Calibrating and adapting a deterministic proton transport algorithm to perform patient-specific quality assurance

Abstract

To reduce the probability of complications in proton therapy, while maintaining a high tumor control probability, adaptive treatment can be applied. In adaptive treatments, the treatment plans are frequently assessed and adjusted to, for example, account for anatomical changes. Ideally, daily adaptive treatment would be implemented, where every day a repeat scan is made and the treatment plan is adjusted. However, due to computational limitations, daily adaptive treatment is not possible yet. Quality assurance (QA) is a vital part of the proton therapy workflow. Intending to implement daily adaptive treatment, fast-working quality assurance tools are necessary. The goal of this thesis is to calibrate and adapt a deterministic proton transport algorithm to reconstruct the delivered dose using log files, which can be compared to the planned dose as a QA tool.

To achieve this, Yet anOther Dose Algorithm (YODA) was calibrated to the popular planning software RayStation, by optimizing the input parameters of YODA to minimize the difference in dose between YODA and RayStation for a 0° gantry angle single spot in a homogeneous water phantom. From this calibration, beam data library (BDL) files were created for cases without a range shifter and with range shifters of thicknesses 2 cm, 3 cm and 5 cm and planned spot energies ranging from 70 MeV to 190 MeV. An approximation to improve the inclusion of the effect of nuclear interactions was added to YODA. The lowest passing rate found was 99.47% for a 190 MeV spot without a range shifter, therefore the calibration was successful. The passing rate decreased for high energies, likely due to the crude approximation to deal with nuclear interactions. Other ways to include
the effect of nuclear interaction should be investigated to further improve the calibration results. After the calibration was complete, three experiments were performed.

First, simple treatment plan comparisons were performed using the BDL files and a homogeneous water phantom, including plans containing a single spot irradiated from gantry angles ranging from 10° to 90°. To account for the angled beams, a beam splitting algorithm was used. It was observed that the BDL files are specific for the isocenter to CT volume surface distance, as the boundary conditions of YODA are at the CT volume surface while the treatment plans define spots at the isocenter in air. To include this effect, the BDLs should contain beamlet parameters at the isocenter, from which the beamlet parameters at the CT volume surface can be calculated. The calibration procedure for the spatial spread, angular spread and correlation needs to be adjusted. Alternatives to the beam splitting algorithm should be investigated, as this algorithm inadequately reflects reality when a beam enters the CT volume under an angle.

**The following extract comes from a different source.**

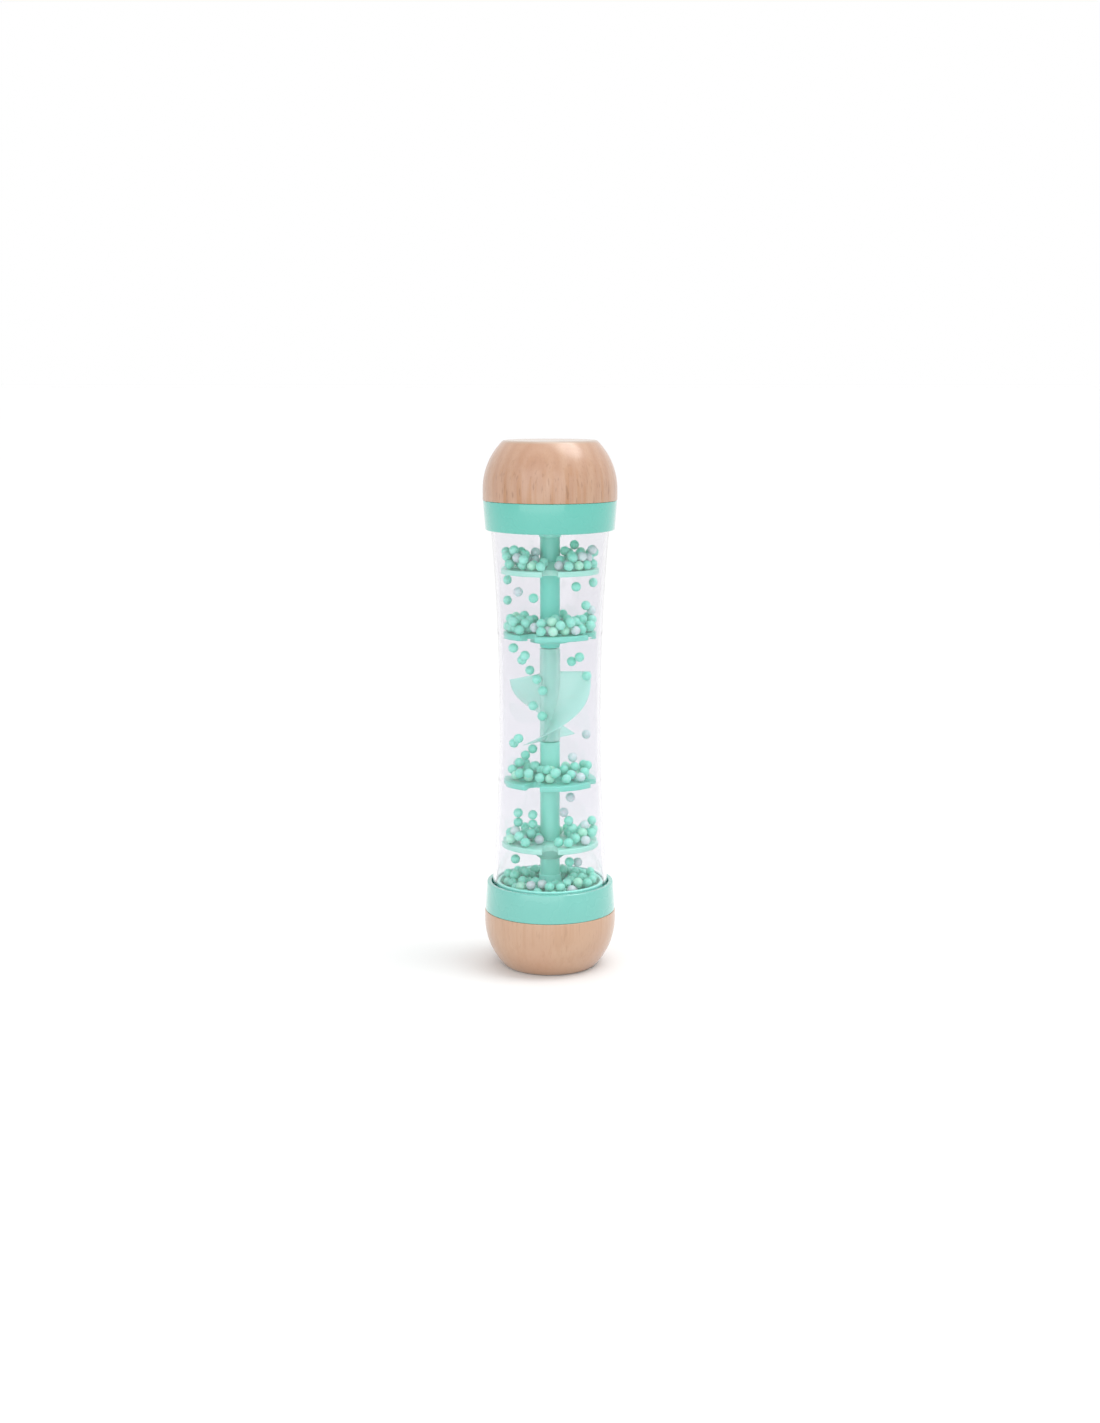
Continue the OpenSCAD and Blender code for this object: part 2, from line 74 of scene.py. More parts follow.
def rounded(corners, closed=False):
    """A polyline through corners (x, y, radius), each rounded to its radius."""
    steps = 5
    out = []
    n = len(corners)
    for i, (x, y, r) in enumerate(corners):
        ends = not closed and i in (0, n - 1)
        if r <= 0 or ends:
            out.append((x, y))
            continue
        here = Vector((x, y))
        to_last = Vector(corners[i - 1][:2]) - here
        to_next = Vector(corners[(i + 1) % n][:2]) - here
        half = to_last.angle(to_next) / 2
        reach = min(r / math.tan(half), 0.49 * to_last.length, 0.49 * to_next.length)
        r = reach * math.tan(half)
        start = here + to_last.normalized() * reach
        end = here + to_next.normalized() * reach
        inward = (to_last.normalized() + to_next.normalized()).normalized()
        centre = here + inward * (r / math.sin(half))
        for k in range(steps + 1):
            t = (start - centre).slerp(end - centre, k / steps)
            out.append(tuple(centre + t.normalized() * r))
    return out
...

Second, YODA assumes that spots are laterally symmetrical, however, in reality, spots are ellipse-shaped. To solve this, the asymmetrical spot solution to the Fermi-Eyges equation was derived. The difference in integrated Fermi-Eyges flux between the symmetrical and asymmetrical spot was calculated for realistic combinations of lateral spread, angular spread and correlation. The mean error in integrated Fermi-Eyges flux, relative to the maximum, induced by assuming lateral spot symmetry, around the central beam axis is significant, as it ranges from 0.6853% to 3.071% at the entrance of the CT volume and from 0.4710% to 4.957% at the Bragg peak. Therefore the asymmetrical spot solution should be implemented, after which, YODA should be re-calibrated

Third, the error induced by systematic errors in the log file was investigated. The plan contains a target cube centered in the homogeneous water phantom irradiated by a 0° gantry angle beam. By perturbing each energy layer randomly using a uniform distribution, where the maximum perturbation was 0.8 mm in spot position, 1% for MU and 0.1% for energy, the magnitude of the dose difference was calculated. The mean differences in dose in the target cube induced by randomly perturbing each energy layer were 0.1204% ± 0.0408% in x, 0.1700% ± 0.0324% in z, 0.2592% ± 0.1595% in MU and 0.4802% ± 0.1558% in energy. These differences are small compared to the error induced by assuming symmetrical spots, note that the differences in spatial spread were an order of magnitude bigger than the perturbation in spot position. Before this investigation on the effect of systematic errors can continue, the asymmetrical spot solution needs to be implemented and the problems discovered with angled beams should be solved.

The calibration was successful, and additional extensions and alterations have been identified to further improve YODA before it can be used as the described patient-specific quality assurance tool.